• DATA EXCERPT

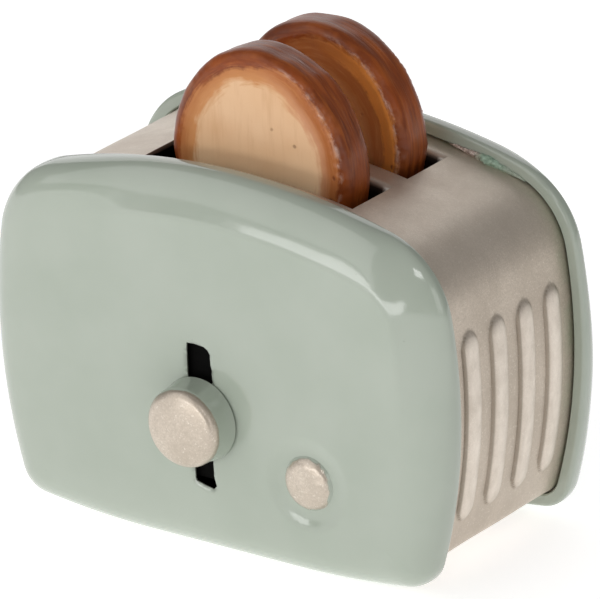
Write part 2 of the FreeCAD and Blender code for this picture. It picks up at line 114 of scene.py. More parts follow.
def mergeClose(obj, distance=0.002):
    # joins doubled vertices and points all faces outwards
    bm = bmesh.new()
    bm.from_mesh(obj.data)
    bmesh.ops.remove_doubles(bm, verts=bm.verts, dist=distance * milli)
    loose = [v for v in bm.verts if not v.link_faces]
    bmesh.ops.delete(bm, geom=loose, context="VERTS")
    bmesh.ops.recalc_face_normals(bm, faces=bm.faces)
    bm.to_mesh(obj.data)
    bm.free()


def applyModifiers(obj):
    # the evaluated mesh becomes the object's own
    graph = bpy.context.evaluated_depsgraph_get()
    mesh = bpy.data.meshes.new_from_object(obj.evaluated_get(graph))
    obj.modifiers.clear()
    obj.data = mesh


def sharpByAngle(obj, degrees):
    # edges that turn by more than the angle are shaded sharp
    bm = bmesh.new()
    bm.from_mesh(obj.data)
    for edge in bm.edges:
        edge.smooth = len(edge.link_faces) != 2 or edge.calc_face_angle(0.0) < math.radians(degrees)
    bm.to_mesh(obj.data)
    bm.free()


def signedVolume(obj):
    bm = bmesh.new()
    bm.from_mesh(obj.data)
    volume = bm.calc_volume(signed=True)
    bm.free()
    return volume


def faceOutwards(obj):
    if signedVolume(obj) < 0:
        obj.data.flip_normals()


# case outline: arcs given as base points with outward normals, so an inset is base - inset * normal

def arc(centre, radius, a0, a1, count):
    # evenly spaced points on a circle, end left out
    a = np.linspace(a0, a1, count, endpoint=False)
    n = np.stack([np.cos(a), np.sin(a)], 1)
    return np.array(centre) + radius * n, n


def filletCentre(a, ra, b, rb, up):
    # where two circles about a and b cross, at the right
    a, b = np.array(a), np.array(b)
    gap = np.linalg.norm(b - a)
    along = (ra ** 2 - rb ** 2 + gap ** 2) / (2 * gap)
    across = math.sqrt(ra ** 2 - along ** 2)
    way = (b - a) / gap
    side = np.array([-way[1], way[0]])
    ends = [a + along * way + s * across * side for s in (1, -1)]
    return max(ends, key=lambda p: p[0] + up * p[1])


def caseOutline(slotHalf, topBand):
    # closed outline from the right end of the standing flat, anticlockwise from the front
    c = case
    top = np.array([0, c["height"] - c["topBow"]])
    side = np.array([c["halfWidth"] - c["sideBow"], c["sideBowHeight"]])
    foot = np.array([c["standHalf"], c["bottomBow"]])
    upper = filletCentre(top, c["topBow"] - c["topCorner"], side, c["sideBow"] - c["topCorner"], 1)
    lower = filletCentre(foot, c["bottomBow"] - c["bottomCorner"], side, c["sideBow"] - c["bottomCorner"], -1)
    angle = lambda p, q: math.atan2(*(q - p)[::-1])
    t1, t2 = angle(foot, lower), angle(side, lower)
    t3, t4 = angle(side, upper), angle(top, upper)
    t5 = math.acos(slotHalf / topBand)
    right = [arc(foot, c["bottomBow"], -math.pi / 2, t1, 16), arc(lower, c["bottomCorner"], t1, t2, 14),
             arc(side, c["sideBow"], t2, t3, 92), arc(upper, c["topCorner"], t3, t4, 30),
             arc(top, c["topBow"], t4, t5, 14), arc(top, c["topBow"], t5, math.pi / 2, 30)]
    base = np.concatenate([p for p, n in right])
    normal = np.concatenate([n for p, n in right])
    crown = np.array([[0, c["height"]]]), np.array([[0.0, 1.0]])
    base = np.concatenate([base, crown[0], base[::-1] * [-1, 1]])
    normal = np.concatenate([normal, crown[1], normal[::-1] * [-1, 1]])
    flat = np.linspace(-c["standHalf"], c["standHalf"], 12)[1:-1]
    base = np.concatenate([base, np.stack([flat, 0 * flat], 1)])
    normal = np.concatenate([normal, np.tile([0.0, -1.0], (len(flat), 1))])
    return base, normal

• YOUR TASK
Can you give every line above again, exactly as written?

• TASK ANSWER
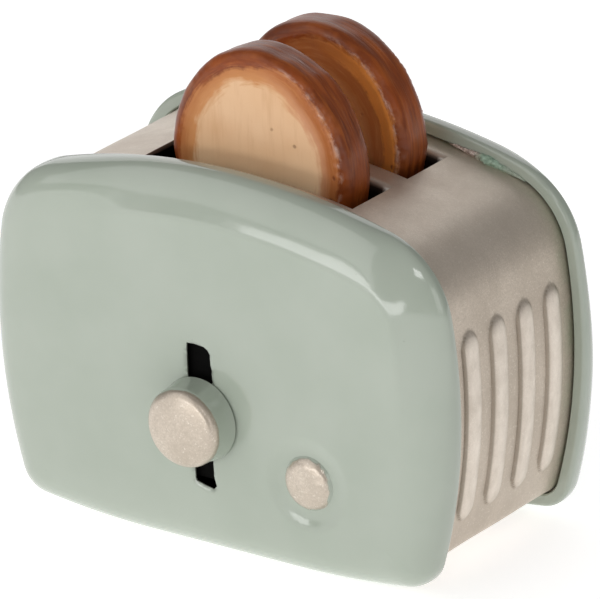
Write part 2 of the FreeCAD and Blender code for this picture. It picks up at line 114 of scene.py. More parts follow.
def mergeClose(obj, distance=0.002):
    # joins doubled vertices and points all faces outwards
    bm = bmesh.new()
    bm.from_mesh(obj.data)
    bmesh.ops.remove_doubles(bm, verts=bm.verts, dist=distance * milli)
    loose = [v for v in bm.verts if not v.link_faces]
    bmesh.ops.delete(bm, geom=loose, context="VERTS")
    bmesh.ops.recalc_face_normals(bm, faces=bm.faces)
    bm.to_mesh(obj.data)
    bm.free()


def applyModifiers(obj):
    # the evaluated mesh becomes the object's own
    graph = bpy.context.evaluated_depsgraph_get()
    mesh = bpy.data.meshes.new_from_object(obj.evaluated_get(graph))
    obj.modifiers.clear()
    obj.data = mesh


def sharpByAngle(obj, degrees):
    # edges that turn by more than the angle are shaded sharp
    bm = bmesh.new()
    bm.from_mesh(obj.data)
    for edge in bm.edges:
        edge.smooth = len(edge.link_faces) != 2 or edge.calc_face_angle(0.0) < math.radians(degrees)
    bm.to_mesh(obj.data)
    bm.free()


def signedVolume(obj):
    bm = bmesh.new()
    bm.from_mesh(obj.data)
    volume = bm.calc_volume(signed=True)
    bm.free()
    return volume


def faceOutwards(obj):
    if signedVolume(obj) < 0:
        obj.data.flip_normals()


# case outline: arcs given as base points with outward normals, so an inset is base - inset * normal

def arc(centre, radius, a0, a1, count):
    # evenly spaced points on a circle, end left out
    a = np.linspace(a0, a1, count, endpoint=False)
    n = np.stack([np.cos(a), np.sin(a)], 1)
    return np.array(centre) + radius * n, n


def filletCentre(a, ra, b, rb, up):
    # where two circles about a and b cross, at the right
    a, b = np.array(a), np.array(b)
    gap = np.linalg.norm(b - a)
    along = (ra ** 2 - rb ** 2 + gap ** 2) / (2 * gap)
    across = math.sqrt(ra ** 2 - along ** 2)
    way = (b - a) / gap
    side = np.array([-way[1], way[0]])
    ends = [a + along * way + s * across * side for s in (1, -1)]
    return max(ends, key=lambda p: p[0] + up * p[1])


def caseOutline(slotHalf, topBand):
    # closed outline from the right end of the standing flat, anticlockwise from the front
    c = case
    top = np.array([0, c["height"] - c["topBow"]])
    side = np.array([c["halfWidth"] - c["sideBow"], c["sideBowHeight"]])
    foot = np.array([c["standHalf"], c["bottomBow"]])
    upper = filletCentre(top, c["topBow"] - c["topCorner"], side, c["sideBow"] - c["topCorner"], 1)
    lower = filletCentre(foot, c["bottomBow"] - c["bottomCorner"], side, c["sideBow"] - c["bottomCorner"], -1)
    angle = lambda p, q: math.atan2(*(q - p)[::-1])
    t1, t2 = angle(foot, lower), angle(side, lower)
    t3, t4 = angle(side, upper), angle(top, upper)
    t5 = math.acos(slotHalf / topBand)
    right = [arc(foot, c["bottomBow"], -math.pi / 2, t1, 16), arc(lower, c["bottomCorner"], t1, t2, 14),
             arc(side, c["sideBow"], t2, t3, 92), arc(upper, c["topCorner"], t3, t4, 30),
             arc(top, c["topBow"], t4, t5, 14), arc(top, c["topBow"], t5, math.pi / 2, 30)]
    base = np.concatenate([p for p, n in right])
    normal = np.concatenate([n for p, n in right])
    crown = np.array([[0, c["height"]]]), np.array([[0.0, 1.0]])
    base = np.concatenate([base, crown[0], base[::-1] * [-1, 1]])
    normal = np.concatenate([normal, crown[1], normal[::-1] * [-1, 1]])
    flat = np.linspace(-c["standHalf"], c["standHalf"], 12)[1:-1]
    base = np.concatenate([base, np.stack([flat, 0 * flat], 1)])
    normal = np.concatenate([normal, np.tile([0.0, -1.0], (len(flat), 1))])
    return base, normal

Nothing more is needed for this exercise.